Bosco Ntaganda réclame la levée des restrictions sur ses communications et contacts imposées dans le centre de détention de la Cour pénale internationale (CPI). Depuis mars 2015, l’ancien chef rebelle congolais est limité à une heure par semaine d’appels téléphoniques surveillés. Il a l’autorisation de parler à ses enfants par le biais de sa femme et il peut enregistrer des messages destinés à ses sept enfants après que leur contenu ait été examiné pat le Greffe de la Cour.

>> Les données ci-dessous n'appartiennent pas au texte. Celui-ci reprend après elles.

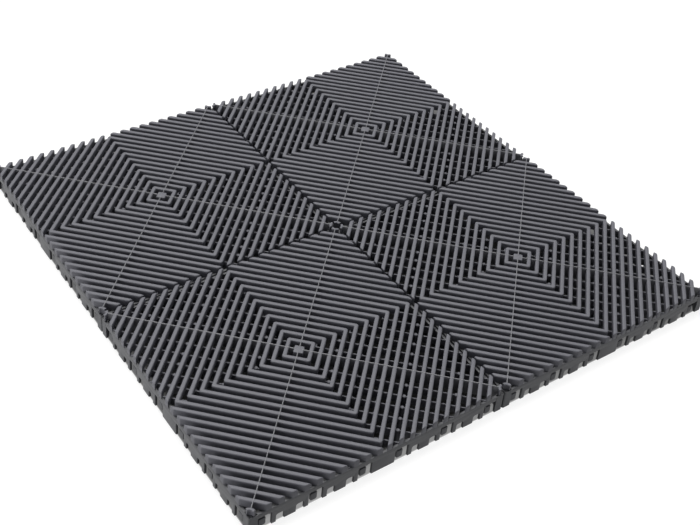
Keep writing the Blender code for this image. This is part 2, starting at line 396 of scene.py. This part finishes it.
def nose_layers(lines, section, end, nose, slant, steps=5):
    """A point u off the centre line, at the end that stops at the distance E from the middle, lies E - n (1 -
    sin a) - s (h - u) / sqrt 2 ahead, and L + u sqrt 2 minus that beside. The slant s turns the end from one
    that follows the cell's edge, at 0, to one square to the rib, at 1. On the way to the tip u shrinks by
    the share (n / 2.7 mm)^2 (1 - cos a), and the crown sinks by 0.6 n (1 - cos a)."""
    a = np.linspace(0, math.pi / 2, steps)[:, None]
    bend = 1 - np.cos(a)
    u = section[:, 0] * (1 - (nose / NOSE_LENGTH) ** 2 * bend)
    lift = np.clip((section[:, 1] - LEDGE) / (RIB_TOP - LEDGE), 0, 1)
    z = section[:, 1] - lift * CROWN_DROP * nose * bend
    ahead = end - nose * (1 - np.sin(a)) - slant * (RIB_HALF - u) / math.sqrt(2)
    beside = lines[:, None, None] + math.sqrt(2) * u - ahead
    return [np.broadcast_to(part, beside.shape) for part in (ahead, beside, z)]


def corner_rib_stacks(lines, section, ends):
    """Both ends in one stack: the second is the first with x and y swapped and its layers in turned order."""
    ahead, beside, z = nose_layers(lines, section, *ends[0])
    first = np.stack([ahead, beside, z], axis=-1)[:, ::-1]
    ahead, beside, z = nose_layers(lines, section, *ends[1])
    return np.concatenate([first, np.stack([beside, ahead, z], axis=-1)], axis=1)


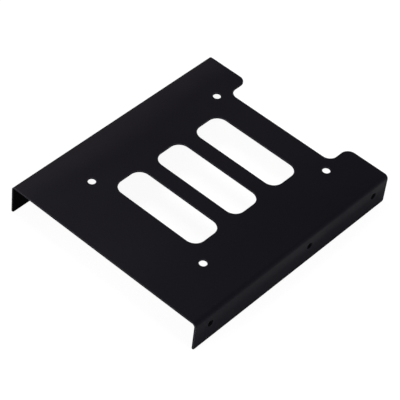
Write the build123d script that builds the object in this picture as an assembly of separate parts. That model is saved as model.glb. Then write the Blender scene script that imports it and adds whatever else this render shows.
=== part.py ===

Le 8 septembre, M. Ntaganda a entrepris une grève de la faim pour protester contre la décision des juges de première instance de maintenir les restrictions qui lui avaient été imposées l’année dernière lorsque les juges avaient conclu qu’il existait des motifs raisonnables de croire qu’il s’était engagé personnellement dans une subornation de témoins et qu’il avait poussé ses complices à le faire.
Afin de conserver ces restrictions, les juges ont décidé que, puisqu’il restait plus de 50 témoins de l’accusation à entendre et compte tenu des préparatifs pour la plaidoirie de la défense, le risque de pressions sur les témoins et de préparation des témoins restait élevé. En signe de protestation, le témoin avait débuté une grève de la faim et avait refusé d’assister aux audiences pendant deux semaines. Il a stoppé son boycott des audiences après que les fonctionnaires de la Cour aient organisé une visite de sa femme pendant huit jours dans des conditions qu’il a estimé acceptables.
La défense a actuellement porté l’affaire devant les juges d’appel pour demander l’arrêt des restrictions. Les avocats de la défense ont suggéré que, comme mesure provisoire minimum, le temps d’appels téléphoniques attribué à M. Ntaganda par semaine soit augmentée à deux heures mais toujours sous une surveillance active de la part des fonctionnaires de la Cour.
Avec les restrictions imposées à M. Ntaganda l’année dernière, ses communications téléphoniques ne sont permises qu’avec deux personnes, elles sont activement surveillés et limitées dans leur durée, dans les langues parlées, les sujets abordés et il est interdit d’utiliser un langage codé pour discuter des questions relative au procès en cours.
Dans l’appel, l’avocat principal de la défense Stéphane Bourgon affirme que la poursuite des restrictions n’est pas « nécessaire et proportionnée » à l’objectif annoncé par la Chambre de première instance de garantir la sécurité des témoins, d’empêcher les violations de la confidentialité et d’assurer l’intégrité de la procédure.
Me Bourgon a déclaré que les allégations des témoins selon lesquelles ils avaient été menacés longtemps après que M. Ntaganda ait été soumis à une surveillance active ne constituaient pas des motifs raisonnables pour poursuivre les restrictions. Il a ajouté que, de plus, les juges « avaient conclu de manière erronée qu’il existait des motifs raisonnables de penser qu’il avait une possibilité de subornation de témoin à l’initiative de M. Ntaganda ». Il a nié que M. Ntaganda ait joué un rôle dans les pressions exercées sur les témoins ou dans la divulgation de l’identité des témoins alors qu’il était sous surveillance.
Entretemps, l’accusation a demandé aux juges d’appel de conserver les restrictions, les qualifiant de légales, nécessaires et proportionnées car M. Ntaganda a violé à la fois les ordonnances de la chambre et le règlement du centre de détention. Il a ajouté : « En effet, la conduite répréhensible de M. Ntaganda et la menace continue qu’il représente pour la sécurité des témoins, la confidentialité des informations et l’intégrité de la procédure, démontrent que les restrictions sur ses contacts sont autant indispensables aujourd’hui qu’elles l’étaient lorsqu’elles ont été imposées la première fois ».
L’accusation a également affirmé que l’appel de M. Ntaganda minimisait la gravité et l’ampleur généralisée de l’intimidation présumée des témoins qui avaient mené aux restrictions. L’appel « suggère à tort » que l’évaluation de la chambre aurait dû être limitée aux deux témoins dont l’identité a été divulguée par M. Ntaganda et qui se sont présentés à la barre, pourtant les allégations de pressions exercées sur les témoins vont « largement » au-delà de ces deux témoins et touchent à la fois les témoins de l’accusation et de la défense.
Les juges devraient se prononcer sous peu sur l’appel. M. Ntaganda est jugé devant la CPI depuis septembre 2015 pour 18 chefs de crimes de guerre et de crimes contre l’humanité.
Les audiences du procès ont repris aujourd’hui après une pause de trois mois, avec la déposition du témoin P-976, qui s’est déroulée en grande partie à huis clos.